>>>>
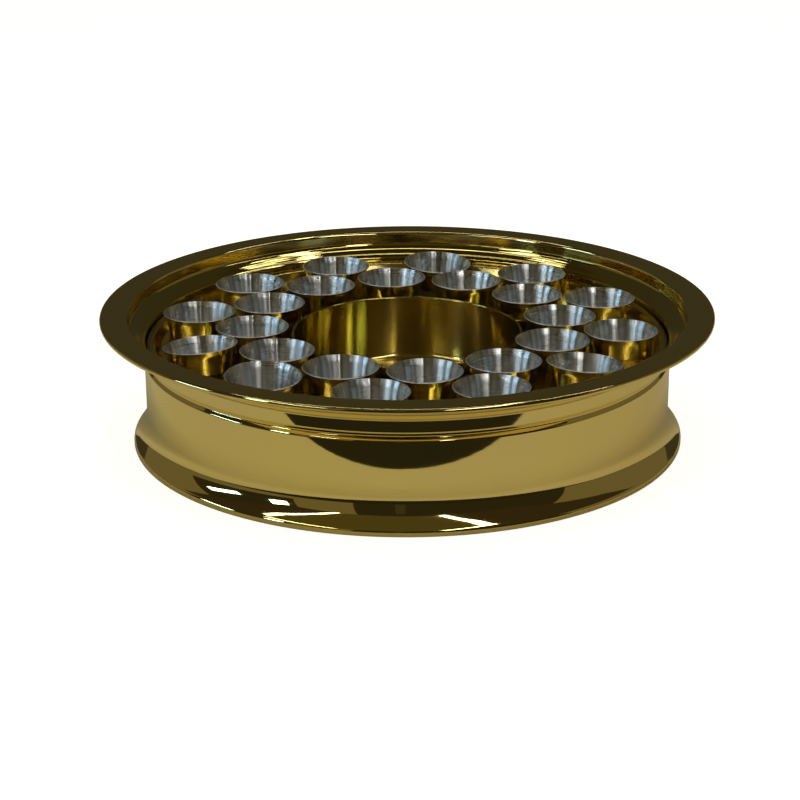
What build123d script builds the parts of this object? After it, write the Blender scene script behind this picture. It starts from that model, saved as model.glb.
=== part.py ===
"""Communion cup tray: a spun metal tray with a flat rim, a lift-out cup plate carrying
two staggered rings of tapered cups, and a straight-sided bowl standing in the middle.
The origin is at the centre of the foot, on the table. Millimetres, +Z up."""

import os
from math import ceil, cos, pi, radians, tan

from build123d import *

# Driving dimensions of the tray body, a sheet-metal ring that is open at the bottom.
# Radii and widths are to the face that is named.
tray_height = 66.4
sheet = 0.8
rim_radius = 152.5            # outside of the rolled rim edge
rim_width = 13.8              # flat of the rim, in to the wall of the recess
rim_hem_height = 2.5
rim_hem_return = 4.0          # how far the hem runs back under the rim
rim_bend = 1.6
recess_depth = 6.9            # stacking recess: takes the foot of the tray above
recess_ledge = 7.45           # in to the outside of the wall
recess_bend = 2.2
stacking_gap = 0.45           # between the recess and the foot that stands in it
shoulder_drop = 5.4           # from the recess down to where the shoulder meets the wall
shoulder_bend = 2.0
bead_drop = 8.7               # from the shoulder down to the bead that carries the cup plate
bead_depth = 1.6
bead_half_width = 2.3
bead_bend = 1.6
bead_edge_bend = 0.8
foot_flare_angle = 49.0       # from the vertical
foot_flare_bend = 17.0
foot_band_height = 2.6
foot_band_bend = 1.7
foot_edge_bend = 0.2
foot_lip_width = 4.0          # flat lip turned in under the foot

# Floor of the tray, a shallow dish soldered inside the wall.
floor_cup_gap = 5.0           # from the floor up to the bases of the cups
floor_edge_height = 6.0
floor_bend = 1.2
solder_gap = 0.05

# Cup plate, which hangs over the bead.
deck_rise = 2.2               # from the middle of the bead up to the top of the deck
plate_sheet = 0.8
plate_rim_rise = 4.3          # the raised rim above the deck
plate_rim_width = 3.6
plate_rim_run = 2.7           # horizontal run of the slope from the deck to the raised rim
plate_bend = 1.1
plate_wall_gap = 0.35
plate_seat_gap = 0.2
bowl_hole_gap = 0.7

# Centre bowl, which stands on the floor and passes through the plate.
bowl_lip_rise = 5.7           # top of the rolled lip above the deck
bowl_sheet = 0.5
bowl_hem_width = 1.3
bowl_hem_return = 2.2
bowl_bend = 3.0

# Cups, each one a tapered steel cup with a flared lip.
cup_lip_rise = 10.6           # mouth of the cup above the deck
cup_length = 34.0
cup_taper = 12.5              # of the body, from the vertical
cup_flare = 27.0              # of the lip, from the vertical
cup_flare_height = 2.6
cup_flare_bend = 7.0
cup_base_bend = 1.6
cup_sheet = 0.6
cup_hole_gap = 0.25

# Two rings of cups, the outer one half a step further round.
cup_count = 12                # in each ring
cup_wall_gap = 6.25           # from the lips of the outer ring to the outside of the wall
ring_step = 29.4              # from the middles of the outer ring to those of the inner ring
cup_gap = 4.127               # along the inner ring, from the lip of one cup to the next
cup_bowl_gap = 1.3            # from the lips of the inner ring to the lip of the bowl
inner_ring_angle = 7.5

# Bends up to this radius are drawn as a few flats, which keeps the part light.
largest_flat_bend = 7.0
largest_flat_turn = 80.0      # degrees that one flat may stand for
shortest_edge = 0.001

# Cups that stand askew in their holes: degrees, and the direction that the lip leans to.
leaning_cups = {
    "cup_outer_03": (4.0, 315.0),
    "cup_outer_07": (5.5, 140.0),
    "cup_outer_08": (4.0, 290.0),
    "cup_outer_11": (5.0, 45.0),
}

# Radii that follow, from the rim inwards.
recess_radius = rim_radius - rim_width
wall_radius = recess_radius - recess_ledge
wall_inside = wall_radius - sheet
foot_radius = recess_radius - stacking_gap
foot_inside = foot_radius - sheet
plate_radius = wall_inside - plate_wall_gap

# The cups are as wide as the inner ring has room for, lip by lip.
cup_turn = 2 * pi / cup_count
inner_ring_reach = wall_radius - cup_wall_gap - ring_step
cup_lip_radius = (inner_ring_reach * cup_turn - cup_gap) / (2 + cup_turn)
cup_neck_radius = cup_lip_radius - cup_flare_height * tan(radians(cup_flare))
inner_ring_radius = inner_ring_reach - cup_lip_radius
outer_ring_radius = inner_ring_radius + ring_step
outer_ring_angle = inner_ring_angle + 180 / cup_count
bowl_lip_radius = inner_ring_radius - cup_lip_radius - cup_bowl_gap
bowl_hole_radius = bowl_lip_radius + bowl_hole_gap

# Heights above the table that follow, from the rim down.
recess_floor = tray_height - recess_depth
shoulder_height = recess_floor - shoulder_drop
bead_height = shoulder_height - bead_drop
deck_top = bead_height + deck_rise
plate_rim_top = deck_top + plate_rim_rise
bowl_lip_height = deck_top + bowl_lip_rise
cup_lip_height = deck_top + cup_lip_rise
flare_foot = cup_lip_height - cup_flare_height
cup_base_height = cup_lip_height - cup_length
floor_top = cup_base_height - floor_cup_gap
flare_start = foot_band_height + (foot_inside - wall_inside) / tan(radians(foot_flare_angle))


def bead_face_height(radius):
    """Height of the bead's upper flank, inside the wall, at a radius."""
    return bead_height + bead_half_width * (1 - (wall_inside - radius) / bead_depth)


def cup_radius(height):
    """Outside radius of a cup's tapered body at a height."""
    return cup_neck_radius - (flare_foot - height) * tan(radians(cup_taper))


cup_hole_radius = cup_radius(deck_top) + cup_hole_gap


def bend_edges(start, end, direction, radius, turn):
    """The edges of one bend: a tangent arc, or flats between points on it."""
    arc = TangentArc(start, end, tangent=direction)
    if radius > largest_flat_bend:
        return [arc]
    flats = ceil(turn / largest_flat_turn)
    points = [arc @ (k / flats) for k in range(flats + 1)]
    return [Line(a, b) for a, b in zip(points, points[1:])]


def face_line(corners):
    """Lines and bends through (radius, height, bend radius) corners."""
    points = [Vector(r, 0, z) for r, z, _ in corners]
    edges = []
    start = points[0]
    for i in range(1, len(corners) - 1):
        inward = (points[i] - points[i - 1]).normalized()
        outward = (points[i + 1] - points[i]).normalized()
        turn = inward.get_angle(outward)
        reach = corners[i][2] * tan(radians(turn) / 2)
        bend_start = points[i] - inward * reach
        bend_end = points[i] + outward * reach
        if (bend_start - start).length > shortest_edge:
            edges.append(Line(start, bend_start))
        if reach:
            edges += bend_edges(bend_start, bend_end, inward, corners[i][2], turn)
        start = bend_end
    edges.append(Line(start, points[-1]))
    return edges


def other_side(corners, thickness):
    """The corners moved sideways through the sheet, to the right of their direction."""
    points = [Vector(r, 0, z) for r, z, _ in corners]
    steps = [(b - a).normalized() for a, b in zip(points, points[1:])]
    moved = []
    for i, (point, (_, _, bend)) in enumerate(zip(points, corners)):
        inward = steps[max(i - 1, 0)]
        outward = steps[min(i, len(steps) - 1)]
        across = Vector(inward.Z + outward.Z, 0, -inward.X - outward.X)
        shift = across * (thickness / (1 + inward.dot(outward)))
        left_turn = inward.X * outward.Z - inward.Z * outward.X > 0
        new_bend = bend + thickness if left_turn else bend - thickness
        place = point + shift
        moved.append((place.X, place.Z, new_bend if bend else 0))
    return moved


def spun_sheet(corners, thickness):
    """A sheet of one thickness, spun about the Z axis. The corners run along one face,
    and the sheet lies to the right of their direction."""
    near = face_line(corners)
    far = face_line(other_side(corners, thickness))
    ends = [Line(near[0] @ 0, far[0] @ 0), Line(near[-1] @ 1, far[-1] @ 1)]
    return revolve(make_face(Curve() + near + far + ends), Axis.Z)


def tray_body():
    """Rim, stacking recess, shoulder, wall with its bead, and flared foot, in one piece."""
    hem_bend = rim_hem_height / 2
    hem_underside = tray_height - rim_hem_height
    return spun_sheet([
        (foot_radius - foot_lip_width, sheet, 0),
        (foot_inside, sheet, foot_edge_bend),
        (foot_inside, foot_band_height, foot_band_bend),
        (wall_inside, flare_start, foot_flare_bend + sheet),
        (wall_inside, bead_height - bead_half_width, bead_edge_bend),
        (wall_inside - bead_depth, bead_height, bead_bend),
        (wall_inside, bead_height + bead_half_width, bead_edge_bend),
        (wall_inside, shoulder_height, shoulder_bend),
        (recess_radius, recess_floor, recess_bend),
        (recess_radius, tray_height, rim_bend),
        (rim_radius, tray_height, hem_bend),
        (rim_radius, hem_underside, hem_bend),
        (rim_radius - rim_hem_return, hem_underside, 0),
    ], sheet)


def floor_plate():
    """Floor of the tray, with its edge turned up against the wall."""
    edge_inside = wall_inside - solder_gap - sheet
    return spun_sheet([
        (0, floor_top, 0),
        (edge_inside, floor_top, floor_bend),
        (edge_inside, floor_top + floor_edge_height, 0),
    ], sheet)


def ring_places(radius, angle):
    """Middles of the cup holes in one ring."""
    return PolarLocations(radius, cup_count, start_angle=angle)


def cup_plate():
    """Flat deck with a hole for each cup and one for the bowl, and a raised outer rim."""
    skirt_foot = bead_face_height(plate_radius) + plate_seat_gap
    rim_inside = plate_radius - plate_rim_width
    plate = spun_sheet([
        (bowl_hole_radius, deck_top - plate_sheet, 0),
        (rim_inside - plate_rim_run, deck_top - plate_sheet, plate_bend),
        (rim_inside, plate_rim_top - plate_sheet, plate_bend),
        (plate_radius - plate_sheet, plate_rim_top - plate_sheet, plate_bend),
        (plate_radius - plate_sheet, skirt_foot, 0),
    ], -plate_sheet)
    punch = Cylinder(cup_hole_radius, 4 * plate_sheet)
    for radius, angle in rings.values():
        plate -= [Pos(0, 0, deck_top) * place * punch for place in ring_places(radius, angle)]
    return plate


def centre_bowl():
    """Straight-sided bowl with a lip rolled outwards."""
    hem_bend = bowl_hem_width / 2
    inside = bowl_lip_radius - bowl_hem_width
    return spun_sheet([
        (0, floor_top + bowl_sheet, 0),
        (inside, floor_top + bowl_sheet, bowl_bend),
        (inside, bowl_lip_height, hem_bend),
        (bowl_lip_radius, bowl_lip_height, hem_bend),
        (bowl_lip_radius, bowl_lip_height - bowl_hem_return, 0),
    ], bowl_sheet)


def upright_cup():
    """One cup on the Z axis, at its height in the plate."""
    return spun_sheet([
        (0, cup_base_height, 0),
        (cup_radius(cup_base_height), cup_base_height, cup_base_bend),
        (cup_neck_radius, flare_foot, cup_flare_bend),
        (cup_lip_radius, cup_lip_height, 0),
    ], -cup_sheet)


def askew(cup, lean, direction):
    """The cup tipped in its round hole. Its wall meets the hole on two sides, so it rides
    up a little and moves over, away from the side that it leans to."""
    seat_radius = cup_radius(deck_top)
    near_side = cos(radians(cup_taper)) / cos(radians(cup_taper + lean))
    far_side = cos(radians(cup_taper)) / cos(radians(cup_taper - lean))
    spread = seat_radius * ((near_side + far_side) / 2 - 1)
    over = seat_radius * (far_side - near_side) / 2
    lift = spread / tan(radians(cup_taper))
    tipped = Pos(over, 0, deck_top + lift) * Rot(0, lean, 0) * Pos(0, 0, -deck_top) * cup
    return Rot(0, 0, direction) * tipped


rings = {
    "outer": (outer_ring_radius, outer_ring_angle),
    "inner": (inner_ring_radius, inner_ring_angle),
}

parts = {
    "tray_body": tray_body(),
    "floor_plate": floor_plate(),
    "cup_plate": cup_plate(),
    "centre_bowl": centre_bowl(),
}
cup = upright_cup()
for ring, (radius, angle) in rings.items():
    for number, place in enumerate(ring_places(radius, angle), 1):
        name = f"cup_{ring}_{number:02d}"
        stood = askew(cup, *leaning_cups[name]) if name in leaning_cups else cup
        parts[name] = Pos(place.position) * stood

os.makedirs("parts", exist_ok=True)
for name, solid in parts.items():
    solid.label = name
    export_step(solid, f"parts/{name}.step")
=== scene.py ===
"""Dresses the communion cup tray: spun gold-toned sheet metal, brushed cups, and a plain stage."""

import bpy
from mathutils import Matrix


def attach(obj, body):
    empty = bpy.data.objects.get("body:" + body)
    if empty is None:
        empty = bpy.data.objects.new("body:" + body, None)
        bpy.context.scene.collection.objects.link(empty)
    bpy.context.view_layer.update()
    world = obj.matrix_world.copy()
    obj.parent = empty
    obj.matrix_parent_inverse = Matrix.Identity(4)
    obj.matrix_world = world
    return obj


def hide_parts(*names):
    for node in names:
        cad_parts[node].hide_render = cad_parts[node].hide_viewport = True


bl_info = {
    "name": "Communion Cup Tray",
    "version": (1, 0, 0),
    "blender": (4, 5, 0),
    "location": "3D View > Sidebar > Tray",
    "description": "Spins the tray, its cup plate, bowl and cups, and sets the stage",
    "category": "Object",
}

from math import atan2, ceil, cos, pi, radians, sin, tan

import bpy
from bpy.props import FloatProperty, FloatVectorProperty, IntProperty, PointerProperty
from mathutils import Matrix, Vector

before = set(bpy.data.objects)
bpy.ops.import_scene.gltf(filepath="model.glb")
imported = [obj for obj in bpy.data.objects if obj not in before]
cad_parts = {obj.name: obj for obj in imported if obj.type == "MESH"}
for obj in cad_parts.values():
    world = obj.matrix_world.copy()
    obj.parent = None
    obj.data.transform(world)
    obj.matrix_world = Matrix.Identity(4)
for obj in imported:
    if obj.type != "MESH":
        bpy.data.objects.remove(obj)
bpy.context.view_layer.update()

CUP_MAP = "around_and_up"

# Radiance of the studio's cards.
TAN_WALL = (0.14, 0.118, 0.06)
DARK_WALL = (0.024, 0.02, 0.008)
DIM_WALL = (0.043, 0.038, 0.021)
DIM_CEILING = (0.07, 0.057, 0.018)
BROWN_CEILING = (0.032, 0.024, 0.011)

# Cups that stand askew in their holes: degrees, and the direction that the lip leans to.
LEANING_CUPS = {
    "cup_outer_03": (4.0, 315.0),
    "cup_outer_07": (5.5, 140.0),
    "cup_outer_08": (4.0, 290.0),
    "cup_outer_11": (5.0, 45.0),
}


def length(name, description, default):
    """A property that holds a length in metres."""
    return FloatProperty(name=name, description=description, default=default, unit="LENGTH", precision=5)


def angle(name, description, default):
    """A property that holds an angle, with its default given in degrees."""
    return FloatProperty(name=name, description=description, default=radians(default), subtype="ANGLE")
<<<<
Start with the line that contains "return Rot(0, 0, direction) * tipped" and end with the line that contains "imported = [obj"; give those lines again exactly, and no others.

    return Rot(0, 0, direction) * tipped


rings = {
    "outer": (outer_ring_radius, outer_ring_angle),
    "inner": (inner_ring_radius, inner_ring_angle),
}

parts = {
    "tray_body": tray_body(),
    "floor_plate": floor_plate(),
    "cup_plate": cup_plate(),
    "centre_bowl": centre_bowl(),
}
cup = upright_cup()
for ring, (radius, angle) in rings.items():
    for number, place in enumerate(ring_places(radius, angle), 1):
        name = f"cup_{ring}_{number:02d}"
        stood = askew(cup, *leaning_cups[name]) if name in leaning_cups else cup
        parts[name] = Pos(place.position) * stood

os.makedirs("parts", exist_ok=True)
for name, solid in parts.items():
    solid.label = name
    export_step(solid, f"parts/{name}.step")
=== scene.py ===
"""Dresses the communion cup tray: spun gold-toned sheet metal, brushed cups, and a plain stage."""

import bpy
from mathutils import Matrix


def attach(obj, body):
    empty = bpy.data.objects.get("body:" + body)
    if empty is None:
        empty = bpy.data.objects.new("body:" + body, None)
        bpy.context.scene.collection.objects.link(empty)
    bpy.context.view_layer.update()
    world = obj.matrix_world.copy()
    obj.parent = empty
    obj.matrix_parent_inverse = Matrix.Identity(4)
    obj.matrix_world = world
    return obj


def hide_parts(*names):
    for node in names:
        cad_parts[node].hide_render = cad_parts[node].hide_viewport = True


bl_info = {
    "name": "Communion Cup Tray",
    "version": (1, 0, 0),
    "blender": (4, 5, 0),
    "location": "3D View > Sidebar > Tray",
    "description": "Spins the tray, its cup plate, bowl and cups, and sets the stage",
    "category": "Object",
}

from math import atan2, ceil, cos, pi, radians, sin, tan

import bpy
from bpy.props import FloatProperty, FloatVectorProperty, IntProperty, PointerProperty
from mathutils import Matrix, Vector

before = set(bpy.data.objects)
bpy.ops.import_scene.gltf(filepath="model.glb")
imported = [obj for obj in bpy.data.objects if obj not in before]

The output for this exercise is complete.